MY YOUTH

Ik bracht mijn jeugd door in Schotland. Op mijn 11e jaar verhuisde ik met mijn ouders naar Aberdeen, een grote stad in het noordoosten van het land. We woonden op het platteland, niet ver van zee. Ik ging er naar Bridge of Don Academy en volgde er verschillende vakken, voornamelijk wetenschappen. Tijdens de staatsexamens op het einde van het 5e middelbaar slaagde ik voor al mijn vakken: wiskunde, fysica, chemie, informatica en engels. In het 6e middelbaar studeerde ik verder in wiskunde, kernfysica en informatica en maakte ik – voor fysica dan – een thesis aan de University of Aberdeen waarin ik het verband aantoonde tussen het gebruik van graniet in de huizen in Aberdeen en longkanker. Naast mijn studies had ik ook een leuke vriendengroep waarmee ik in de weekends afsprak en bij wie ik vaak bleef logeren. Het leven was echter niet steeds evident tijdens mijn tienerjaren en ik sloot ze dan ook af door terug naar Antwerpen te verhuizen en er TEW te studeren. Ik ben nooit teruggekeerd maar spreek nog steeds vloeiend Doric. En ja, ik kan ook foutloos Engels ;-).

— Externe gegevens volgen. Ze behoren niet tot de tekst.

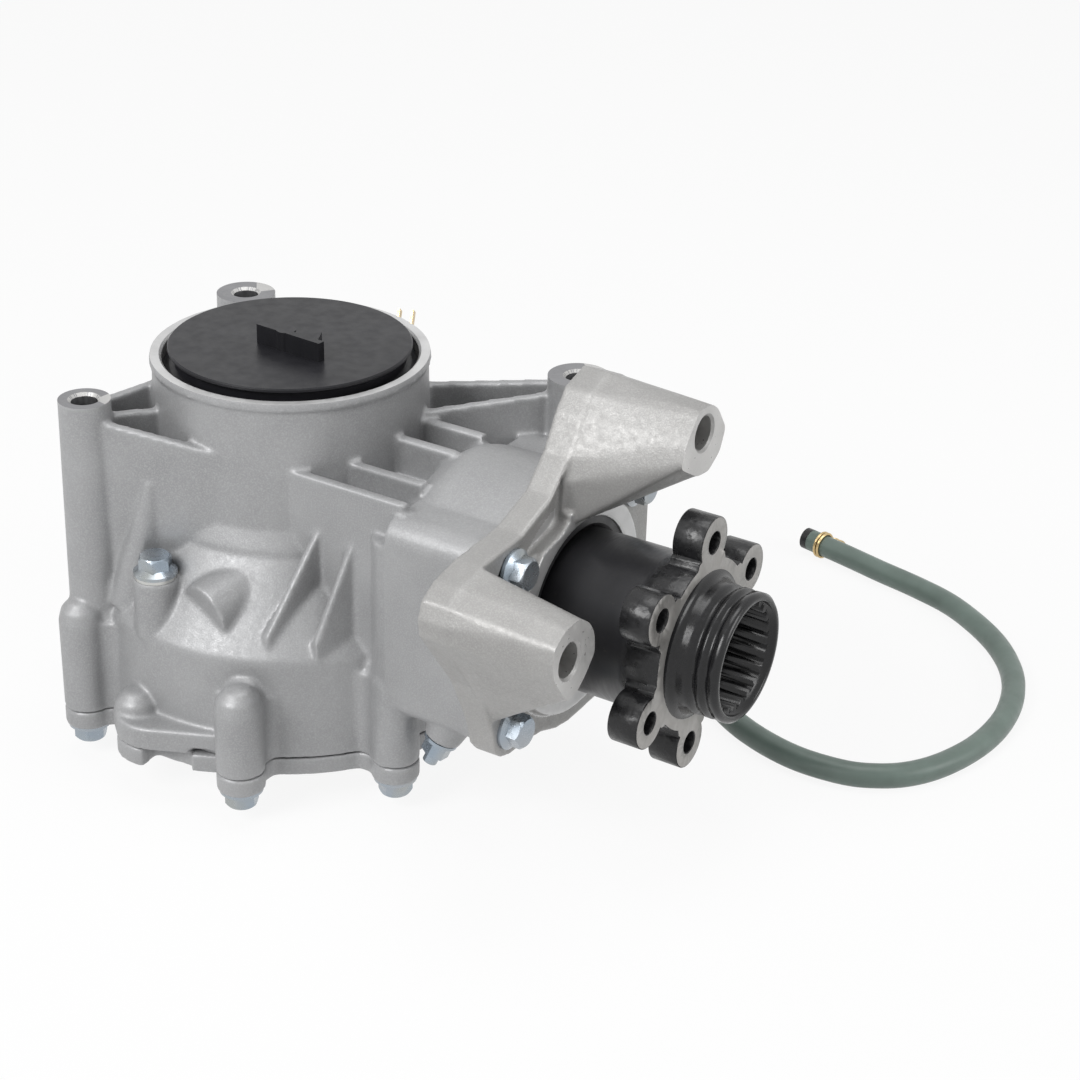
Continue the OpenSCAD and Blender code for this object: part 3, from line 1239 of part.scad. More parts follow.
module side_gear_washers() {
    color(brass_colour) translate([0, 0, diff_z]) for (s = [0, 1]) mirror([0, 0, s])
        translate([0, 0, side_back_z + 0.3]) tube(side_back_r, side_hub_r + 0.5, 1);
}

module spider_gear() {
    n = 3;
    count = spider_teeth * (2 * n + 2);
    half_pitch = 180 / spider_teeth;
    root = spider_cone - deg_of(diff_dedendum, diff_cone_len);
    tip = spider_cone + deg_of(diff_addendum, diff_cone_len);
    rho_in = diff_cone_len - diff_face_w;
    mid = root * 0.6;
    difference() {
        rotate([0, 0, half_pitch]) loop_ring([
            bevel_loop(spider_teeth, spider_cone, root, tip, spider_back_r, 0, n),
            bevel_loop(spider_teeth, spider_cone, root, tip, rho_in, 0, n),
            round_loop(count, cross_pin_r - 2, rho_in * cos(root), -half_pitch),
            round_loop(count, cross_pin_r - 2,
                spider_back_r * cos(asin((cross_pin_r - 2) / spider_back_r)), -half_pitch),
            round_loop(count, spider_back_r * sin(mid), spider_back_r * cos(mid), -half_pitch)]);
        translate([0, 0, 1]) cylinder(r = cross_pin_r + run_gap, h = 60);
    }
}

// Each spider gear turns on the cross pin, with a space towards each side gear
module spider_place(s) translate([0, 0, diff_z]) rotate([-90 * s, 0, 0]) rotate([0, 0, 90]) children();
module left_spider_gear() color(steel_colour) spider_place(1) spider_gear();
module right_spider_gear() color(steel_colour) spider_place(-1) spider_gear();

module spider_gear_washers() {
    color(brass_colour) for (s = [-1, 1]) spider_place(s) difference() {
        intersection() {
            sphere(r = diff_cavity_r - 0.05);
            cylinder(r = 13, h = 50);
        }
        sphere(r = diff_cavity_r - 0.7);
        cylinder(r = cross_pin_r + 0.1, h = 50);
    }
}

module transport_plug() {
    top = rim_z + plug_lift;
    color(black_colour) {
        translate([0, 0, top]) rotate_extrude()
            polygon([[0, 0], [plug_disc_r - 0.8, 0], [plug_disc_r, 0.8],
            [plug_disc_r, plug_disc_t - 0.5],
            [plug_disc_r - 0.5, plug_disc_t], [0, plug_disc_t]]);
        // Stepped skirt that grips the bore
        translate([0, 0, top - plug_depth]) rotate_extrude()
            polygon([[bore_r - plug_wall - 3, 0], [bore_r - 1.2, 0], [bore_r - 0.1, 1.5],
            [bore_r - 0.1, plug_depth - 7], [bore_r - 3, plug_depth - 5.5],
                [bore_r - 5, plug_depth - 5], [bore_r - 5, plug_depth + 0.5],
            [bore_r - plug_wall - 5, plug_depth + 0.5], [bore_r - plug_wall - 5, plug_depth - 7],
                [bore_r - plug_wall - 3, plug_depth - 9]]);
        plug_grip(top + plug_disc_t);
    }
}

// Straight grip bar with a round stub and a triangular rib behind it
module plug_grip(z) {
    translate([-10, -9, z - 0.2]) rotate([0, 0, -4]) {
        cube([33, 3.2, grip_h + 0.2]);
        translate([13, 3.2, 0]) cylinder(r = 4, h = grip_h + 0.2);
        translate([22, 3, 0]) linear_extrude(grip_h + 0.2) polygon([[0, 0], [8, 0], [4, 7]]);
    }
}

main_case();
side_cover();
cover_bolts();
cover_dowels();
cover_o_ring();
caliper_bracket();
bracket_bolts();
bracket_o_ring();
pinion_oil_seal();
upper_axle_seal();
lower_axle_seal();
upper_outer_race();
lower_outer_race();
inner_pinion_outer_race();
outer_pinion_outer_race();
carrier_shim();
pinion_race_spacer();
level_bolt();
level_bolt_washer();
drain_bolt();
drain_bolt_washer();
stop_stud();
stop_stud_nut();
breather_nipple();
hose_clamp();
breather_hose();
hose_end_plug();
hose_end_clip();
ring_gear();
diff_case_lower();
diff_case_upper();
ring_gear_bolts();
diff_case_screws();
cross_pin();
side_gear_washers();
spider_gear_washers();
upper_inner_race();
lower_inner_race();
upper_side_gear();
lower_side_gear();
left_spider_gear();
right_spider_gear();
upper_bearing_cage();
upper_bearing_balls();
lower_bearing_cage();
lower_bearing_balls();
pinion_gear();
pinion_flange();
pinion_nut();
pinion_nut_washer();
inner_pinion_inner_race();
outer_pinion_inner_race();
pinion_inner_spacer();
inner_pinion_cage();
inner_pinion_balls();
outer_pinion_cage();
outer_pinion_balls();
transport_plug();
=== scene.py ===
"""Final-drive differential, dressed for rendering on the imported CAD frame.

The castings are remeshed copies of their CAD solids, so that cast edges and corners are round,
and their machined faces and holes are cut again afterwards. Lengths are in metres, and the
helper mm() turns millimetres into metres.
"""

import json
import math

import bmesh
import bpy
from mathutils import Matrix, Vector


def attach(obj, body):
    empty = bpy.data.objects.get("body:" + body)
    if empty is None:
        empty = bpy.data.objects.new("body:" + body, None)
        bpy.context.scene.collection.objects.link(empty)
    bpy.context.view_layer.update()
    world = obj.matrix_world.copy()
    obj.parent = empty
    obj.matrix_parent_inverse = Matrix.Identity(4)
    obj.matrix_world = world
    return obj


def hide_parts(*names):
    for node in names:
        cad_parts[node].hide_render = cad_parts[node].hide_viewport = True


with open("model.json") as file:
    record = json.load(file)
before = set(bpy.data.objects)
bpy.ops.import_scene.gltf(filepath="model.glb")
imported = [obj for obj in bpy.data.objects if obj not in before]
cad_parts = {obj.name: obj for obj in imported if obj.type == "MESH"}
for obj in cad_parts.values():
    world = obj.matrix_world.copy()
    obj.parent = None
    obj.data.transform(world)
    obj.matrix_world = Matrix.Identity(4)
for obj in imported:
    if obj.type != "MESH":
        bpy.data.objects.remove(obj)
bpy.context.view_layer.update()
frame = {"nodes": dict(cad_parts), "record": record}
NODES = frame["nodes"]


def mm(*values):
    """Millimetres to metres, one number or a tuple."""
    scaled = tuple(v / 1000 for v in values)
    return scaled[0] if len(scaled) == 1 else scaled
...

Mijn ouders en ik woonden in een villa in Potterton, een buitenwijk van Aberdeen. Echt op de boerenbuiten. Aan de ene kant van ons huis zagen we op back face sheep die er altijd stonden te grazen en aan de andere kant keken we op velden die uitgaven op zee. Het huis was groot en had 3 ruime slaapkamers, 2 badkamers, een ruime keuken met eetplaats, een eetkamer en een groot salon. Alle kamers hadden, naar goede Britse gewoonte, vast tapijt en behangpapier. De tuin was erg groot en lag volledig rond het huis. Door de heuvelachtige grond was het best moeilijk om gras af te rijden, mijn wekelijke taak. Ik had ook een moestuin en to-this-day hebben mijn ouders Schotse bieslook in hun tuin in Antwerpen!

Ik ging naar school in Bridge of Don Academy, een staatsschool waar iedereen studeerde die in een bepaald gebied woonde. In Schotland kies je namelijk je school niet. De school bood 6 jaar onderwijs, maar omdat schoolplicht beperkt was tot het schooljaar waarin je 16 wordt, gingen quasi al mijn vrienden van school op hun 15 om te gaan werken. De school was modern en had o.a. een eigen zwembad, grote sportvelden, een open ruimte voor hout- en metaalbewerking, een groot labo voor de wetenschappelijke vakken en een goed uitgebouwde keuken met een 20-tal ovens en fornuizen voor de kooklessen. Ook de keuken voor snacks en lunch was uitgebreid en ze bakten de lekkerste yum yums voor het 10-uurtje. Ik heb nog steeds contact met schoolvrienden van toen en ook met verschillende leerkrachten.

We hadden niet veel contact met de buren in Potterton. Dat veranderde toen we Rita en Terry leerden kennen. Terry werkte offshore en Rita was vaak alleen thuis met de honden. Een prachtige zwarte lab, Boska en zijn mama, een gouden lab, Goldie. Ik hielp Rita vaak met het uitlaten van de honden. Telkens ik in de tuin werkte of de auto’s poetste op de oprit, liepen de honden met grote snelheid naar me toe om op me te springen. Rita kon roepen zoveel ze wilde, de woeffies vlogen op mij en ik vond dat fantastisch. Ook Toby, de kat van een van de andere buren, zorgde vaak voor entertainment als ze weer eens een muis te pakken had en er zich een kat-en-muis-spel voor onze ogen afspeelde.

Als kind had ik altijd al interesse in schelpen en fossielen. Ik verzamelde leuke exemplaren die ik op het strand van Oostduinkerke vond en vulde die aan met gekochte stuks uit gespecialiseerde winkeltjes. In Aberdeen trokken vooral fossielen op stenen aan de kust mijn aandacht. De mooiste vond ik aan het water nabij de elektriciteitscentrale van de vissershaven Peterhead. Ik was zo geïntrigeerd dat ik er – via mijn leraar scheikunde – een koolstofdatering liet op uitvoeren. Het bleek te gaan om een ammonietfossiel uit het Jura tijdperk. De steen pronkt nog steeds op mijn kast. Als iets meer actieve hobby, ging ik ook vaak badminton spelen met vrienden, zuiver recreatief. Daarnaast waren er frequente sleepovers bij de vrienden of bij ons thuis en deed ik wel eens aan cat sitting.